How Neotechie Can Help
Neotechie helps organizations evaluate, design, implement, and support workflow automation rollouts around real operational requirements. For automation-heavy workflows, the team can assess process readiness, identify where RPA or agentic automation fits, design exception handling, connect workflow software to enterprise systems, and support production operations after go-live.
Neotechie works across leading RPA and automation platforms, including Automation Anywhere, UiPath, and Microsoft Power Automate. For leaders comparing production workflow software vendors, Neotechie can help translate tool selection into process control, governance, measurable outcomes, and reliable execution. To review automation options for your workflows, Explore Neotechie’s automation services.
Conclusion
The best vendor is not the one with the longest feature list.
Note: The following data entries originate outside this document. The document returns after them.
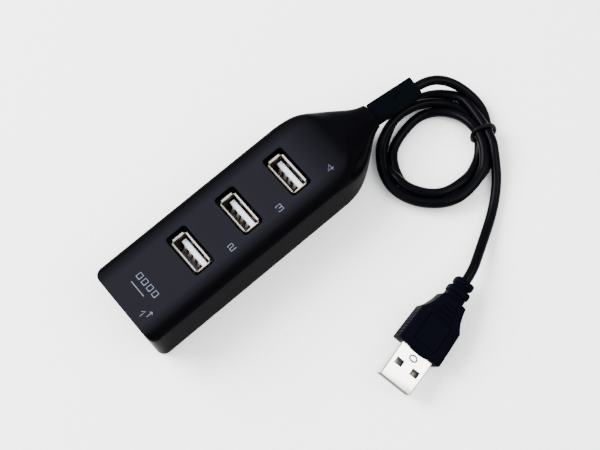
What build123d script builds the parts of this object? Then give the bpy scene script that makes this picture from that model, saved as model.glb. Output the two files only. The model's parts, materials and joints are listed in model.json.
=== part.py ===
from build123d import *
import math
import os

os.makedirs("parts", exist_ok=True)

# Four-port USB hub lying on a table, in millimetres. The origin is the centre of the housing's footprint,
# +X runs along the housing towards the cable, +Y across it, +Z up.

# ---------------------------------------------------------------- driving dimensions
LENGTH = 102.0            # housing, from the end port's face to the neck's mouth
WIDTH = 30.4
HEIGHT = 21.0
WALL = 1.8
PARTING = 6.4             # height of the joint between the two shells
NOSE_START = 21.0         # the straight body ends here and the nose begins
END_CORNER = 3.0          # plan radius of the flat end's two corners
NOSE_STEPS = 14
END_X = -LENGTH / 2
NECK_X = LENGTH / 2
NECK_Z = 10.5             # height of the cable's axis in the neck

BOARD_TOP = 6.2
BOARD_THICKNESS = 1.6
BOARD_HALF_WIDTH = 12.4
BOARD_X = (END_X + 2.6, 33.0)

PORT_X = (-23.3, -3.6, 16.1)   # the three upright receptacles; the fourth lies in the end face
RIM_DEPTH = 1.2                # the rims sit this far below the housing's face
PORT_OPENING = (7.9, 16.0)     # the housing's cut-out round a rim
SHELL_X, SHELL_Y = 5.7, 13.1   # receptacle shell, outside
SHEET = 0.3
RECEPTACLE_HEIGHT = HEIGHT - RIM_DEPTH - BOARD_TOP
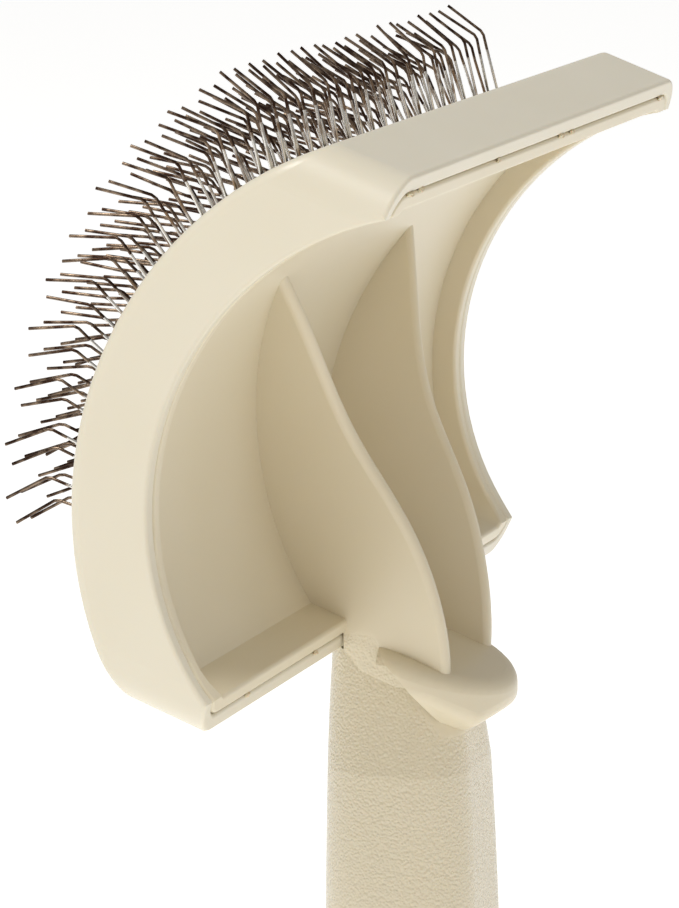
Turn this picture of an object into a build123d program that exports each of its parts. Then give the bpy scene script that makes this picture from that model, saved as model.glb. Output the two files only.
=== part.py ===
from build123d import *
from math import cos, radians, sin, sqrt
import os

os.makedirs("parts", exist_ok=True)

# Curved slicker brush, millimetres. +Z runs up the handle to the head, the pins point to -Y and
# the head's width lies along X. The origin is the centre of the hang hole in the handle's end.

# ---- driving dimensions ----
HEAD_WIDTH = 110.0        # across the head, along X
HEAD_CHORD = 64.0         # head height, straight across the curve
HEAD_LEAN = 20.7          # degrees the head tips back from the handle
HEAD_HEIGHT = 153.0       # middle of the chord above the hang hole
HEAD_SETBACK = -3.0       # middle of the chord, along Y
CORNER_RADIUS = 5.5       # upright corners of the head

FACE_RADIUS = 41.8        # pin side of the frame
FACING_RADIUS = 40.6      # pin side of the rubber facing
CLOTH_RADIUS = 40.3
CROWN_RADIUS = 39.55      # where the staple crowns lie
FOAM_RADIUS = 39.3
PLATE_RADIUS = 38.0       # pin side of the back plate
HOLLOW_RADIUS = 36.0      # concave back of the back plate
RIM_RADIUS = 33.0         # back edge of the side walls
WALL_BACK = 9.0           # how far the end walls reach behind the chord
CLOTH_BACK = 39.8
FOAM_BACK = 38.05

FRAME_WALL = 2.0
RIM_WALL = 1.9
PARTING_GAP = 0.12        # groove between the frame and the back moulding
LIP_ROUND = 0.45

PAD_WIDTH = 94.0          # window in the frame
PAD_TOP = 41.5            # degrees up the curve from its middle
PAD_BOTTOM = -35.0
PAD_CORNER = 10.0
PAD_TUCK = 2.5            # pad edge held under the frame

WIRE = 0.36               # diameter of the pin wire
HOLE_CLEARANCE = 0.02     # the facing grips the wire closely
PIN_PITCH = 4.25          # legs of one staple, and neighbours in a row
ROW_STAPLES = 10
ROW_COUNT = 20
ROW_TOP = 33.5            # degrees up the curve, at the crown
ROW_BOTTOM = -27.2
SHAFT_LEAN = 22.5         # shafts lean away from the handle
KNEE_BEND = 41.0          # and the points bend back towards it
SHAFT_LENGTH = 10.8       # crown to knee
POINT_LENGTH = 5.5
KNEE_RADIUS = 0.9
CROWN_CORNER = 0.5

RIB_THICKNESS = 1.9
RIB_ROUND = 0.8
REST_WIDTH = 21.6
REST_MIDDLE = 2.8         # along Y
REST_TIP = 12.4
REST_ROUND = 1.9

HANDLE_WALL_WIDTH = 17.0  # cored middle of the handle
HANDLE_WALL_DEPTH = 11.0
CORE_TOP = 92.0
PLUG_TOP = 8.0
HANDLE_END = -7.0
END_WIDTH = 22.4
END_DEPTH = 17.0
SPIGOT_LENGTH = 12.0
SPIGOT_CLEARANCE = 0.1
HANG_HOLE_RADIUS = 2.5
HANG_HOLE_CHAMFER = 0.6

# ---- the head's own planes ----
FACE_CENTRE = sqrt(FACE_RADIUS**2 - (HEAD_CHORD / 2) ** 2)
DRAW = Vector(0, -cos(radians(HEAD_LEAN)), sin(radians(HEAD_LEAN)))
UP_HEAD = Vector(0, sin(radians(HEAD_LEAN)), cos(radians(HEAD_LEAN)))
CHORD_MIDDLE = Vector(0, HEAD_SETBACK, HEAD_HEIGHT)
CURVE_CENTRE = CHORD_MIDDLE - DRAW * FACE_CENTRE

head_plane = Plane(origin=CHORD_MIDDLE, x_dir=(1, 0, 0), z_dir=DRAW)      # X across, Y up the head
curve_plane = Plane(origin=CURVE_CENTRE, x_dir=DRAW, z_dir=(-1, 0, 0))    # side view of the curve


def side_point(out, up):
    """Side-view (Y, Z) of a point given in the head's own directions."""
    place = CHORD_MIDDLE + DRAW * out + UP_HEAD * up
    return (place.Y, place.Z)


def curved_block(outer, width, height, corner, middle=0.0, back=WALL_BACK, inner=None):
    """A rounded block drawn along the head's draw direction, its faces cut to the curve."""
    with BuildPart() as block:
        with BuildSketch(head_plane.offset(-back)) as outline:
            with Locations((0, middle)):
                RectangleRounded(width, height, corner)
        extrude(amount=back + FACE_RADIUS)
        with BuildSketch(curve_plane) as disc:
            Circle(outer)
        extrude(amount=HEAD_WIDTH, both=True, mode=Mode.INTERSECT)
        if inner is not None:
            with BuildSketch(curve_plane) as bore:
                Circle(inner)
            extrude(amount=HEAD_WIDTH, both=True, mode=Mode.SUBTRACT)
    return block.part


def at_back(point):
    """True on the level or the curved part of the walls' back rim."""
    place = point - CURVE_CENTRE
    from_axis = sqrt(place.Y**2 + place.Z**2)
    return abs(place.dot(DRAW) - FACE_CENTRE + WALL_BACK) < 0.01 or abs(from_axis - RIM_RADIUS) < 0.01


def rim_edges(walls):
    """Edges that run along the walls' back rim, without the short straight ones across it."""
    along = [e for e in walls.edges() if at_back(e @ 0.3) and at_back(e @ 0.7)]
    return ShapeList([e for e in along if e.geom_type != GeomType.LINE or e.length > 2 * RIM_WALL])


# ---- pad outline, worked out on the curve ----
pad_high = FACING_RADIUS * sin(radians(PAD_TOP))
pad_low = FACING_RADIUS * sin(radians(PAD_BOTTOM))
pad_height = pad_high - pad_low
pad_middle = (pad_high + pad_low) / 2


# ---- head frame: outer walls and the lip that holds the pad ----
inside_width = HEAD_WIDTH - 2 * FRAME_WALL
inside_chord = HEAD_CHORD - 2 * FRAME_WALL
inside_corner = CORNER_RADIUS - FRAME_WALL
pocket = curved_block(FACING_RADIUS, inside_width, inside_chord, inside_corner, back=2 * WALL_BACK)

with BuildPart() as head_frame:
    add(curved_block(FACE_RADIUS, HEAD_WIDTH, HEAD_CHORD, CORNER_RADIUS, inner=RIM_RADIUS))
    face_edges = head_frame.faces().filter_by(GeomType.CYLINDER).sort_by(Axis.Y)[0].edges()
    fillet(face_edges, radius=1.2)
    add(pocket, mode=Mode.SUBTRACT)
    with BuildSketch(head_plane) as window:
        with Locations((0, pad_middle)):
            RectangleRounded(PAD_WIDTH, pad_height, PAD_CORNER)
    extrude(amount=FACE_RADIUS, mode=Mode.SUBTRACT)
    fillet(rim_edges(head_frame), radius=LIP_ROUND)
head_frame.part.label = "head_frame"
export_step(head_frame.part, "parts/head_frame.step")


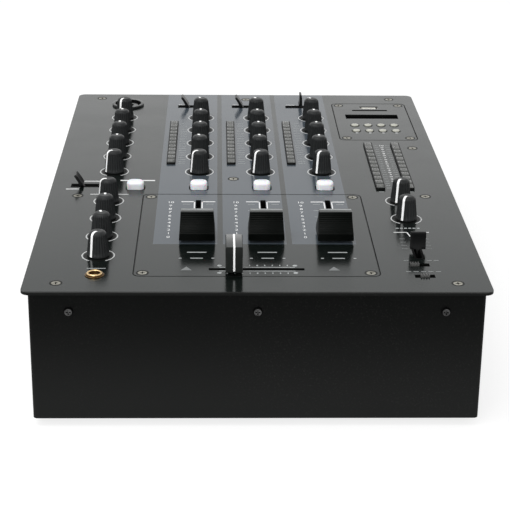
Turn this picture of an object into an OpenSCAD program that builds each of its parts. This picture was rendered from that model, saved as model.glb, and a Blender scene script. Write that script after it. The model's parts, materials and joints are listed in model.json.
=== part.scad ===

It is the one that fits your workflow risk, integration needs, governance requirements, reporting expectations, and support model. If your workflow automation rollout needs production-grade planning, speak with Neotechie about choosing and implementing automation that can operate reliably beyond launch.
Frequently Asked Questions
Q. How should leaders shortlist workflow automation vendors?
Start by mapping the workflow, systems, approvals, exceptions, and reporting needs before comparing tools. Vendor evaluation should be based on operational fit, not only features or licensing cost.
Q. What workflows need production workflow software?
Common examples include invoice routing, vendor onboarding, employee onboarding, service requests, incident triage, approval escalations, and reconciliation reporting. These workflows need ownership, SLA visibility, audit history, and support after go-live.
Q. Is free workflow software enough for enterprise rollouts?
Free tools can be useful for simple pilots or low-risk team workflows. Enterprise rollouts usually need stronger integration, access control, reporting, governance, and support.